A platform assembly according to any previous claim wherein the frame ends (38) each comprises a recess therein for accepting the end of a frame bar (20), and a protrusion (44), within the recess, for locating in a hollow end of the frame bar, and wherein at least one of the recess and the protrusion (44) comprise a plurality of ribs (46) thereon, the ribs (46) contacting the frame bar ends during use.
A platform assembly according to any previous claim wherein the connector nodes (16) comprise at least one recess therein for accepting the top end of a leg (18) and wherein the connector nodes (16) further comprise, within the recess, a protrusion (24) for, in use, locating in a hollow top end of the legs.
A platform assembly according to claim 12 or claim 13 where at least one of the recess and the protrusion (24) of the connector node (16) comprise a plurality of ribs (26) thereon, the ribs contacting the leg ends during use.
A platform assembly according to claim 12 or 13 further comprising a second protrusion (76) for, in use, locating in the hollow top of a leg (18), the diameter of the second protrusion (76) being greater than the diameter of the first protrusion (24).
A platform assembly according to any previous claim wherein the connector nodes (16), and/or the frame bar ends (38) and/or the foot locators (58) comprise glass reinforced plastics.
A platform assembly according to any preceding claim further comprising an edging strip (74) at an outer edge thereof, the edging strip (74) being parallel at least one frame bar (20) and being connectable to connector nodes (16).

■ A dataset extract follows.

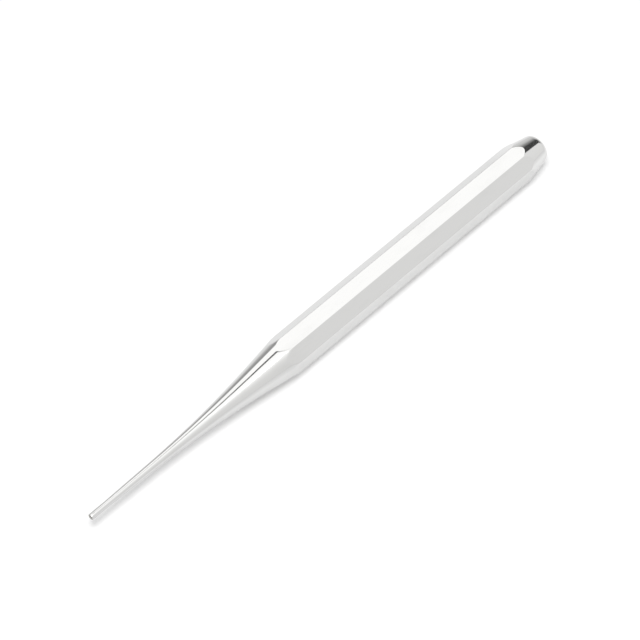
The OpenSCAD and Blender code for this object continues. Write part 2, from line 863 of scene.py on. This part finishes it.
@dataclass
class LightTent:
    """A tent round the tool, which only its polished faces see. Sizes are in metres."""

    name: str = "studio_light_tent"
    radius: float = 3.0
    segments: int = 64
    rings: int = 32
    below_floor: float = 0.2

    def build(self, cloth: bpy.types.Material) -> bpy.types.Object:
        """Makes the tent, a dome that reaches a little below the floor.

        Args:
            cloth: What the tent is made of.

        Returns:
            The dome.
        """
        deselect_all()
        bpy.ops.mesh.primitive_uv_sphere_add(
            segments=self.segments, ring_count=self.rings, radius=self.radius
        )
        dome = bpy.context.object
        dome.name = self.name
        bpy.ops.object.mode_set(mode="EDIT")
        bpy.ops.mesh.select_all(action="SELECT")
        bpy.ops.mesh.bisect(plane_co=(0, 0, -self.below_floor), plane_no=(0, 0, 1), clear_inner=True)
        bpy.ops.object.mode_set(mode="OBJECT")
        bpy.ops.object.shade_smooth()
        dome.data.materials.append(cloth)
        dome.visible_camera = False
        dome.visible_diffuse = False
        dome.visible_shadow = False
        return dome


@dataclass(frozen=True)
class FloorWhite:
    """The floor's white, lifted evenly where the camera looks at it. Where polished metal looks at it,
    the lift is a painted reflection: stronger or weaker by the distance from the tool, with painted
    shade near the tip and painted glow past the head. Sizes are in metres.
    """

    name: str = "studio_floor_white"
    colour: Colour = (0.94, 0.94, 0.94, 1.0)
    lift: float = 0.16
    far_lift: float = 0.42
    far_from: Span = (0.2, 1.2)
    tool_reach: float = 0.0928
    painted_reflection_share: Stops = (
        (0.0, 0.45),
        (0.007, 0.4),
        (0.0085, 0.5),
        (0.0098, 0.88),
        (0.014, 1.1),
        (0.019, 1.25),
        (0.024, 0.75),
        (0.032, 0.6),
        (0.05, 0.3),
        (0.075, 0.0),
    )
    painted_shade_by_tip: float = 0.3
    tip_until: Span = (-0.088, -0.06)
    painted_glow_past_head: float = 0.6
    head_from: Span = (0.085, 0.1)

    def painted_reflection(self, graph: Graph, place: bpy.types.NodeSocket) -> Value:
        """Works out the painted reflection: how much of the lift polished metal sees, by the distance
        from the tool, and less near the tip as painted shade.

        Args:
            graph: The floor's nodes.
            place: The place on the floor.

        Returns:
            The share of the lift.
        """
        x, y, _ = graph.split(place)
        past_end = graph.math("ABSOLUTE", x) - self.tool_reach
        beside = graph.math("MAXIMUM", graph.math("ABSOLUTE", y), past_end)
        # Painted reflection: the metal sees the floor brighter or darker by the distance from the tool
        share = graph.ramp(beside, self.painted_reflection_share)
        # Painted shade: near the tip the metal sees less of the lift
        share = share * between(self.painted_shade_by_tip, 1.0, graph.ease(x, self.tip_until))
        # Painted glow: past the head the metal sees more of the lift
        return share + graph.ease(x, self.head_from) * self.painted_glow_past_head

    def material(self) -> bpy.types.Material:
        """Makes the white, which keeps the tool's shadow and is lifted more far from the tool, with the
        painted reflection that polished metal sees.

        Returns:
            The floor's finish.
        """
        made, graph = new_material(self.name)
        place = graph.place()
        straight = graph.rays("Is Camera Ray", "Is Transmission Ray")
        # Painted reflection for polished metal, set by the place on the floor
        polished = self.painted_reflection(graph, place) * graph.rays("Is Glossy Ray")
        seen = graph.math("MAXIMUM", straight, polished)
        far = graph.ease(graph.measure("LENGTH", place), self.far_from)
        glow = seen * self.lift + straight * far * self.far_lift

        paint = graph.node("ShaderNodeBsdfDiffuse", None, {"Color": self.colour})
        lift = graph.node("ShaderNodeEmission", None, {"Color": WHITE, "Strength": glow})
        both = graph.node("ShaderNodeAddShader", None, {0: paint.outputs[0], 1: lift.outputs[0]})
        graph.node("ShaderNodeOutputMaterial", None, {"Surface": both.outputs[0]})
        return made


@dataclass
class Studio:
    """The floor, the plain surroundings and the soft lamp. Sizes are in metres, angles in degrees."""

    floor_size: float = 12.0
    sky_level: float = 0.5
    key_azimuth: float = 225.0
    key_elevation: float = 76.5
    key_distance: float = 1.2
    key_size: float = 0.6
    key_power: float = 7.3

    def floor(self, white: bpy.types.Material) -> bpy.types.Object:
        """Lays the floor, with its top at the height that the tool lies on.

        Args:
            white: The floor's finish.

        Returns:
            The floor.
        """
        deselect_all()
        bpy.ops.mesh.primitive_plane_add(size=self.floor_size, location=(0, 0, 0))
        made = bpy.context.object
        made.name = "studio_floor"
        made.data.materials.append(white)
        return made

    def world(self) -> None:
        """Sets the plain pale surroundings, which the camera and polished metal see as white."""
        made = bpy.data.worlds.new("studio_surroundings")
        made.use_nodes = True
        graph = Graph(made.node_tree)
        seen = graph.rays("Is Camera Ray", "Is Glossy Ray", "Is Transmission Ray")
        level = between(self.sky_level, 1.0, seen)
        plain = graph.node("ShaderNodeBackground", None, {"Color": WHITE, "Strength": level})
        graph.node("ShaderNodeOutputWorld", None, {"Surface": plain.outputs[0]})
        bpy.context.scene.world = made

    def key_lamp(self) -> bpy.types.Object:
        """Hangs the large soft lamp over the camera's side.

        Returns:
            The lamp.
        """
        azimuth, elevation = math.radians(self.key_azimuth), math.radians(self.key_elevation)
        towards = Vector(
            (
                math.cos(elevation) * math.cos(azimuth),
                math.cos(elevation) * math.sin(azimuth),
                math.sin(elevation),
            )
        )
        deselect_all()
        bpy.ops.object.light_add(
            type="AREA",
            location=towards * self.key_distance,
            rotation=towards.to_track_quat("Z", "Y").to_euler(),
        )
        made = bpy.context.object
        made.name = "studio_key_lamp"
        made.data.shape = "DISK"
        made.data.size = self.key_size
        made.data.energy = self.key_power
        made.visible_camera = False
        return made


@dataclass
class Viewpoint:
    """The photograph's camera. Lengths are in millimetres, apart from the clipping in metres."""

    lens: float = 133.56
    sensor: float = 36.0
    target: tuple[float, float, float] = (0.93, 3.593, 2.246)
    towards: tuple[float, float, float] = (-0.4013, -0.3996, 0.8242)
    distance: float = 699.4
    clip: Span = (0.01, 100.0)

    def build(self) -> bpy.types.Object:
        """Places the camera.

        Returns:
            The camera.
        """
        back = Vector(self.towards).normalized()
        deselect_all()
        bpy.ops.object.camera_add(
            location=(Vector(self.target) + back * self.distance) * MM,
            rotation=back.to_track_quat("Z", "Y").to_euler(),
        )
        made = bpy.context.object
        made.name = "camera"
        made.data.lens = self.lens
        made.data.sensor_width = self.sensor
        made.data.clip_start, made.data.clip_end = self.clip
        made.data.dof.use_dof = False
        bpy.context.scene.camera = made
        return made


def main() -> None:
    """Builds the camera, the tool and the studio."""
    logging.basicConfig(level=logging.INFO, format="%(name)s: %(message)s")
    log.info("%s", Viewpoint().build().name)

    body = NailSetter().build()
    body.data.materials.clear()
    body.data.materials.append(ChromePlating().material())
    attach(body, "root")
    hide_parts("nail_setter")
    log.info("%s: %d faces", body.name, len(body.data.polygons))

    studio = Studio()
    log.info("%s", studio.floor(FloorWhite().material()).name)
    log.info("%s", studio.key_lamp().name)
    log.info("%s", LightTent().build(TentCloth().material()).name)
    studio.world()
    bpy.context.scene.view_settings.view_transform = "Standard"


if __name__ == "__main__":
    main()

A platform assembly according to claim 4, or any claim dependant thereon, further comprising at least one handrail post and a handrail post support (70) having a tapered peg (42) thereon which, in use, is received in a tapered hole of a connector node (16) wherein said least one handrail post locator (70) comprises a tubular section (72) for receiving the lower end of a handrail post therein and wherein the handrail post is attached to the framework by the handrail post support.